Requirements |
Only lines holding the string "JSON" are wanted; copy each one from the material.

────────────────

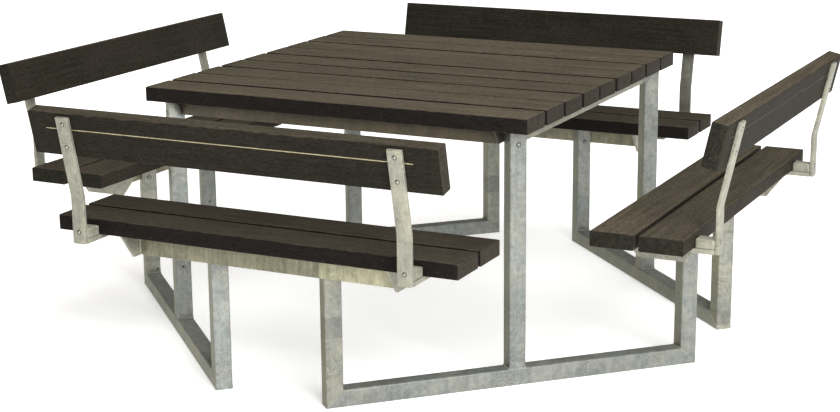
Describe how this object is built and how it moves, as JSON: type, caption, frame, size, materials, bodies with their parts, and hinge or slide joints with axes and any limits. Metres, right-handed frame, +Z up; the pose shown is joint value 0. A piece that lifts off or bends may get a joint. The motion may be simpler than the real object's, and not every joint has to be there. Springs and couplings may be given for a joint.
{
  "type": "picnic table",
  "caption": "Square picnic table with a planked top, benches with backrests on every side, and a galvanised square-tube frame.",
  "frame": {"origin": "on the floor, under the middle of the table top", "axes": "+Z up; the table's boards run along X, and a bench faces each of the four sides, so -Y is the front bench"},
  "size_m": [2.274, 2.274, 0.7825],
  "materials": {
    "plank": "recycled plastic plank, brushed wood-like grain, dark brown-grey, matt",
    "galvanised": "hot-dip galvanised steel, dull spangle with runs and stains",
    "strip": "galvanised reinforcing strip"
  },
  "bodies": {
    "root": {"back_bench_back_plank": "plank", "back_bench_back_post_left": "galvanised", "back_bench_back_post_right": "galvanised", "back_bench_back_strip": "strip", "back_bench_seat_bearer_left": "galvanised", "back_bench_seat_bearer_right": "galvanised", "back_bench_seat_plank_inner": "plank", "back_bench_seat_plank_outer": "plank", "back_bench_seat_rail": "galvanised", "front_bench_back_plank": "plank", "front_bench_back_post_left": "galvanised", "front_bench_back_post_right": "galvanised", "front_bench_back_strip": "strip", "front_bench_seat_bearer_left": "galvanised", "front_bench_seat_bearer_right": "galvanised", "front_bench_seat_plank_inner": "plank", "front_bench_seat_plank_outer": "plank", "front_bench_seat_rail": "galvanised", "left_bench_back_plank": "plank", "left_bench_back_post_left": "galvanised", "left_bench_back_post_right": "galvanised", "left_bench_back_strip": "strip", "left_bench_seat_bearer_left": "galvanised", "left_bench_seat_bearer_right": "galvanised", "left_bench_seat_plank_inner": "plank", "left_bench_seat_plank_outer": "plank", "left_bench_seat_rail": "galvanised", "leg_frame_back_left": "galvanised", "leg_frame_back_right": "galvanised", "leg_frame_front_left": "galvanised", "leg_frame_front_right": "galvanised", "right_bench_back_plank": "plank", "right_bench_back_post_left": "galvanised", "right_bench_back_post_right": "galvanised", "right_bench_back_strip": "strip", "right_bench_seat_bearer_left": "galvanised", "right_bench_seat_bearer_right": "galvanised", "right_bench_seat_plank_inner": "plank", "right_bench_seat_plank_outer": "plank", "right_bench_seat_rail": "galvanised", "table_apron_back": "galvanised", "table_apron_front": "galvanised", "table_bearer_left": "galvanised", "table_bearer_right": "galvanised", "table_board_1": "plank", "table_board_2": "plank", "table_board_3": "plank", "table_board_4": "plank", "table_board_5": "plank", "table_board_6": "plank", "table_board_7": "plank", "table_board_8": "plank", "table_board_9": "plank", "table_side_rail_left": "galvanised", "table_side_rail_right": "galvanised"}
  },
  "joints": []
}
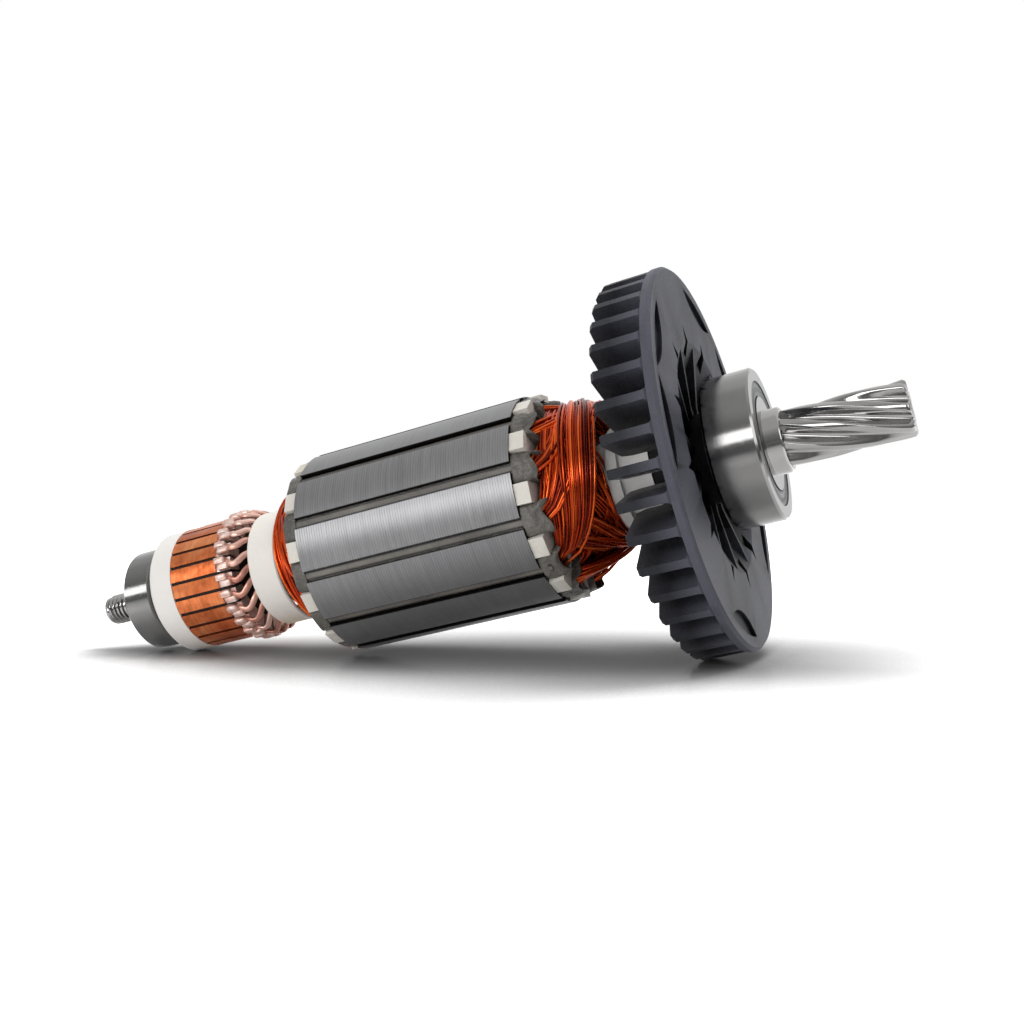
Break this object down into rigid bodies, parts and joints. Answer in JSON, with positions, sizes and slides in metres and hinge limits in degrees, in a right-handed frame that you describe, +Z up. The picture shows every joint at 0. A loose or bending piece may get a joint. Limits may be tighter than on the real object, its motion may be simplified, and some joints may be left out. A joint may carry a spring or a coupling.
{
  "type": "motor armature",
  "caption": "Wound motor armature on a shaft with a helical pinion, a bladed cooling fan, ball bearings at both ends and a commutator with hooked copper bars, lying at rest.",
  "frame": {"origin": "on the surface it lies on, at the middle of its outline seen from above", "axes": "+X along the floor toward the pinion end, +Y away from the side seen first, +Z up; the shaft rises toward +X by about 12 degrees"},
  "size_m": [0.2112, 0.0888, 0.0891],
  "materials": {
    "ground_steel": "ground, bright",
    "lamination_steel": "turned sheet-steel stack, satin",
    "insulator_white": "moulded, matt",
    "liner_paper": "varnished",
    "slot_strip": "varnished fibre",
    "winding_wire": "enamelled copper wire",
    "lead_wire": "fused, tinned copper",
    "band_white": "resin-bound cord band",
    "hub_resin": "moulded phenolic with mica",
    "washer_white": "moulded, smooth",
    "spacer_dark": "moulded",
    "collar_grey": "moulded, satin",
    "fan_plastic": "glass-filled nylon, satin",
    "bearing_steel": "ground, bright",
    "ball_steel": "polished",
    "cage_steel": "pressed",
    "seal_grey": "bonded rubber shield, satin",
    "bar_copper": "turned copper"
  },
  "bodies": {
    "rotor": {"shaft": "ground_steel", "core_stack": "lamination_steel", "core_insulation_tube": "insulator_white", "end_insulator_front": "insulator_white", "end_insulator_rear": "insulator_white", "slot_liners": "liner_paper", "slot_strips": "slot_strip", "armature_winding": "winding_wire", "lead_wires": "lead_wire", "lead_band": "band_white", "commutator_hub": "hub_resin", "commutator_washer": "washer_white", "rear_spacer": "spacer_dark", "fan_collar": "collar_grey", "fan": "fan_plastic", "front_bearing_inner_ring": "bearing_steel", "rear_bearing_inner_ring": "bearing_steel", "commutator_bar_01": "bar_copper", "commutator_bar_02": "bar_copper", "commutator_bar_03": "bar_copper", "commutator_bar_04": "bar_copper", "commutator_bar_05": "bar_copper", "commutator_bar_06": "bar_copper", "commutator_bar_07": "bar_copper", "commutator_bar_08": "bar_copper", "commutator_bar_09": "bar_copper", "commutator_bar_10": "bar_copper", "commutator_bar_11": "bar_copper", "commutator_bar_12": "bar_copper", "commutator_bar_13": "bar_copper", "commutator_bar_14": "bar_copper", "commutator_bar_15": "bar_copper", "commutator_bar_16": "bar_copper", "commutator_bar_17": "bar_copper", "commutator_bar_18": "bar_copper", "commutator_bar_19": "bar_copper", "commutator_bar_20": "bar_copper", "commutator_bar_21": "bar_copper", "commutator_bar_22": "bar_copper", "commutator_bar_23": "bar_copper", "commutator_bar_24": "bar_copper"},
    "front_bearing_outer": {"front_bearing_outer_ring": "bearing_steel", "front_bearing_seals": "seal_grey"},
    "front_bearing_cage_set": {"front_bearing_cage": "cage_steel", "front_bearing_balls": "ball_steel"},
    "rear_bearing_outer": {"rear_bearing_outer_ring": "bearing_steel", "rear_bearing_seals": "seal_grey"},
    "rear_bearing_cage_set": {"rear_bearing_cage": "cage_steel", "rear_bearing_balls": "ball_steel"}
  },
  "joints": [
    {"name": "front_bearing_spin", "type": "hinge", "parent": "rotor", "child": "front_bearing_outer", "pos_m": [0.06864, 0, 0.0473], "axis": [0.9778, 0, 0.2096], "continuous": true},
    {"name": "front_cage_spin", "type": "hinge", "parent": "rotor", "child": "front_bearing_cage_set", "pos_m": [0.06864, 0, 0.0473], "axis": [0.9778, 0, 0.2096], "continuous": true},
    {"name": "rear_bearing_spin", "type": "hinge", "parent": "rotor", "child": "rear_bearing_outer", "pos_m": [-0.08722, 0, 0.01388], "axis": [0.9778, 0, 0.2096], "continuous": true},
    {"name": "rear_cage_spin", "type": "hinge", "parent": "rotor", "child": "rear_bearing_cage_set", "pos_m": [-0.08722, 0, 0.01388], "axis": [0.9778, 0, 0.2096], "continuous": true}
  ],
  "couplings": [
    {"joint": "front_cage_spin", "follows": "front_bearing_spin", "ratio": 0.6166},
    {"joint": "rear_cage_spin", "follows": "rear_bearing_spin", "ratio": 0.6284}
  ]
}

────────────────

Solution |
Describe how this object is built and how it moves, as JSON: type, caption, frame, size, materials, bodies with their parts, and hinge or slide joints with axes and any limits. Metres, right-handed frame, +Z up; the pose shown is joint value 0. A piece that lifts off or bends may get a joint. The motion may be simpler than the real object's, and not every joint has to be there. Springs and couplings may be given for a joint.
Break this object down into rigid bodies, parts and joints. Answer in JSON, with positions, sizes and slides in metres and hinge limits in degrees, in a right-handed frame that you describe, +Z up. The picture shows every joint at 0. A loose or bending piece may get a joint. Limits may be tighter than on the real object, its motion may be simplified, and some joints may be left out. A joint may carry a spring or a coupling.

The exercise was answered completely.